Информация и знания, понимаемые не как субстанция, воплощенная в производственных процессах или средствах производства, а уже как непосредственная производительная сила110, становятся важнейшим фактором современного хозяйства. Отрасли, производящие знания и информационные продукты, относимые традици- онно к «четвертичному» или «пятеричному» секторам экономики, ныне становятся первичным («primary», пользуясь терминологией М.Пората111") сектором, «снабжающим хозяйство наиболее существенным и важным ресурсом производства»112.


Говоря о важности этого ресурса, мы имеем в виду не сугубо качественную характеристику; речь идет не столько о том, что не избыток или недостаток сырьевых ресурсов, труда или капитала, а «концепции, которые люди держат в своих головах, и качество доступной им информации определяют успех или неудачу предприятия»113, сколько о том, что информационные издержки, как ранее затраты труда или капитала, становятся основными и в чисто количественном аспекте. В 1991 году в США впервые расходы на приобретение информации и информационных технологий, составившие 112 млрд. долл., стали больше затрат на приобретение производственных технологий и основных фондов, не превысивших 107 млрд. долл.114 Рост значения информации настолько стремителен, что к началу 1995 года в американской экономике «при помощи информации производилось около трех четвертей добавленной стоимости, создаваемой в промышленности»115. Именно развитие информационных технологий стало в значительной степени определять экономический потенциал государства в современных условиях и существенным образом влиять на его положение в мировом разделении труда и международной торговле.

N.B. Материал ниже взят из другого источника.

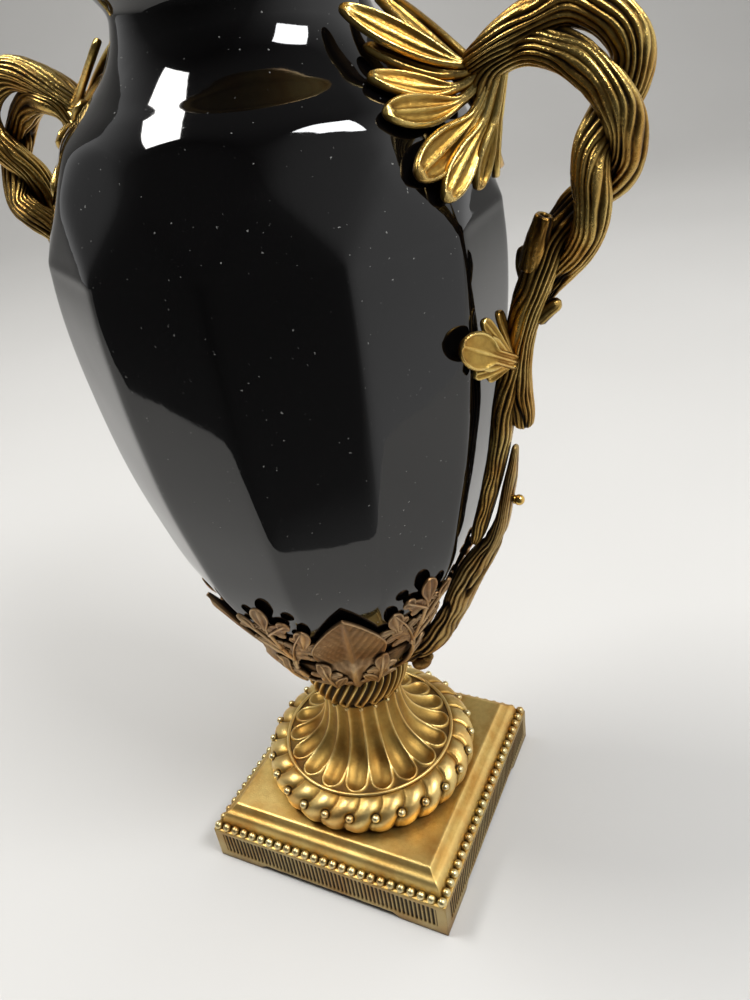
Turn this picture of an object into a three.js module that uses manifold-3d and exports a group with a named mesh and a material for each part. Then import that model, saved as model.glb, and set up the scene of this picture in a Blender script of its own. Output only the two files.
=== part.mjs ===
// A tall faceted ceramic vase in cast bronze mounts: a square plinth, a fluted foot, a twisted collar,
// an openwork leaf cup, two handles of twisted branches and a moulded rim.
// Millimetres, +Z up. The handles lie in the XZ plane. The origin is the middle of the plinth's underside.

import * as THREE from 'three';
import { mergeVertices } from 'three/addons/utils/BufferGeometryUtils.js';
import Module from 'manifold-3d';

const wasm = await Module();
wasm.setup();

// Driving dimensions, millimetres.

const PLINTH_HALF = 70;
const PLINTH_TOP = 23.2;
const PANEL_DEPTH = 0.8;
const PANEL_INSET = 7;
const PANEL_BOTTOM = 7;
const PANEL_HEIGHT = 11.5;
const APRON_HEIGHT = 3;
const APRON_HALF = 43;
const APRON_SLANT = 4;
const RISER_HALF = 64.4;
const RISER_TOP = 30.6;
const PLATFORM_HALF = 58.2;
const PLATFORM_TOP = 35.7;
const BEAD_RADIUS = 2.5;
const BEADS_PER_SIDE = 24;

const LOBES = 26;
const LOBE_DEPTH = 1.5;
const PEARL_RADIUS = 2.0;
const PEARL_RING = 55.4;
const PEARL_HEIGHT = 49.6;
const FLUTES = 18;
const FLUTE_DEPTH = 1.7;
const FLUTE_TURN = -4.5;
const SOCLE_TOP = 93;

const STRANDS = 36;
const STRAND_DEPTH = 1.1;
const STRAND_SLANT = 0.22;
const COLLAR_TOP = 115.5;

const FACETS = 12;
const WALL = 5;
const BODY_FOOT = 126;
const BODY_FOOT_RADIUS = 26;
const EQUATOR = 341.5;
const KITE_SIDE = 364.6;
const KITE_TOP = 380;
const NECK_TOP = 421.5;
const RIM_TOP = 446;

const CUP_GAP = 0.5;
const BRANCH_SIDES = 6;

// Height and radius of the turned form that the facets are cut from, through the ridges.
const BODY_PROFILE = [
  [BODY_FOOT, BODY_FOOT_RADIUS], [133, 33], [143.5, 41], [154, 48], [175, 59.5], [196, 69], [224, 76.8],
  [252, 82.9], [280, 86.6], [308, 88.8], [324, 89.1], [EQUATOR, 88], [350, 84.9], [KITE_SIDE, 80.2],
  [371, 77], [KITE_TOP, 71.4], [385.5, 65.6], [392, 57.6], [399, 51], [405, 47.4], [411, 45.2], [416, 44.8], [NECK_TOP, 48.2],
];

const radians = THREE.MathUtils.degToRad;

// Closed meshes joined and cut.

function toSolid(geometry) {
  const bare = geometry.clone();
  bare.deleteAttribute('normal');
  bare.deleteAttribute('uv');
  const merged = mergeVertices(bare, 1e-5);
  const mesh = new wasm.Mesh({
    numProp: 3,
    vertProperties: new Float32Array(merged.attributes.position.array),
    triVerts: new Uint32Array(merged.index.array),
  });
  return new wasm.Manifold(mesh);
}

function toGeometry(solid) {
  const mesh = solid.getMesh();
  const geometry = new THREE.BufferGeometry();
  geometry.setAttribute('position', new THREE.BufferAttribute(new Float32Array(mesh.vertProperties), 3));
  geometry.setIndex(new THREE.BufferAttribute(new Uint32Array(mesh.triVerts), 1));
  return geometry;
}

function union(geometries) {
  return geometries.map(toSolid).reduce((whole, piece) => whole.add(piece));
}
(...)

К 1994 году все виды услуг обеспечили около 22 процентов внешнеторгового оборота стран, входящих в Организацию экономического сотрудничества и развития116, причем 42,2 процента этого товарооборота составили информационные услуги117. Объем рынка коммуникационных услуг в 1995 году составил 395 млрд. долл. (из которых на долю Соединенных Штатов приходится 41 процент118), а рынка услуг по обработке данных — 95 млрд. долл.119 (контролируется США на 75 процентов120).